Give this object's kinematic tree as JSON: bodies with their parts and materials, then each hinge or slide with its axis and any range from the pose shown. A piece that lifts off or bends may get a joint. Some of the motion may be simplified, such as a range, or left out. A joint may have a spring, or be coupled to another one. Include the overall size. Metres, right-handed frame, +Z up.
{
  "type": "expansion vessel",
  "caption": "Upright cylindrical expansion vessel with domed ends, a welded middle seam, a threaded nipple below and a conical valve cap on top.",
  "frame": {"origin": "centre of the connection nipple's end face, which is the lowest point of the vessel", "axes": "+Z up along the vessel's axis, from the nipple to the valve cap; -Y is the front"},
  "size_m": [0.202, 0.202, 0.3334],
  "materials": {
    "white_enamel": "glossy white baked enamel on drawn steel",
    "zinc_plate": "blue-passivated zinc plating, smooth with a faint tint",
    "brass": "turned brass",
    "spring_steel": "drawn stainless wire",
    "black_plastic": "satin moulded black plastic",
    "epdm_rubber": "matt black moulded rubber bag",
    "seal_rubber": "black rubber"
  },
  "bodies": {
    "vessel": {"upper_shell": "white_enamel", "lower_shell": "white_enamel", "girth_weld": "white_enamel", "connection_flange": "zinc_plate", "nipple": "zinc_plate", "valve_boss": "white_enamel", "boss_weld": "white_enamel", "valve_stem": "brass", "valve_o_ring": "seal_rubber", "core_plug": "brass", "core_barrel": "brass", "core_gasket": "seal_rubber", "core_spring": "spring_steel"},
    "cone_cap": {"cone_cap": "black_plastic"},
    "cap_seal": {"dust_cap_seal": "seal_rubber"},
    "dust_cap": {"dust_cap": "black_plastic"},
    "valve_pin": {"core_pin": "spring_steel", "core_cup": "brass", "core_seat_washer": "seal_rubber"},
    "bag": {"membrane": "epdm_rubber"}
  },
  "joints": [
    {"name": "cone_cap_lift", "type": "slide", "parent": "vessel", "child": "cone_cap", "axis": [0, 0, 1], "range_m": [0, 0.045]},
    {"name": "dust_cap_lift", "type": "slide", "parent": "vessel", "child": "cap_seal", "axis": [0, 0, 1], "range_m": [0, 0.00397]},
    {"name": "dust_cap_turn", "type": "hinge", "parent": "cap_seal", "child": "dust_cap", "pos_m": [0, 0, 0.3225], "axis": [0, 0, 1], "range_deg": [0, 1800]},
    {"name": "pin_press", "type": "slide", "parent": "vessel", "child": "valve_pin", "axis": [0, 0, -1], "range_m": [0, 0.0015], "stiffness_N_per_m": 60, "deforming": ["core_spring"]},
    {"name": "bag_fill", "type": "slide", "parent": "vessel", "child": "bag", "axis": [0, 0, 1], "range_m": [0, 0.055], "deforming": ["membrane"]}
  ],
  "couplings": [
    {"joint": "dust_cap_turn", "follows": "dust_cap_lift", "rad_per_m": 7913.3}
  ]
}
+===+
- WRITTEN REQUEST -
Find out how many lines in the listing contain the string "hinge". Give the number alone.

- FINAL RESULT -
2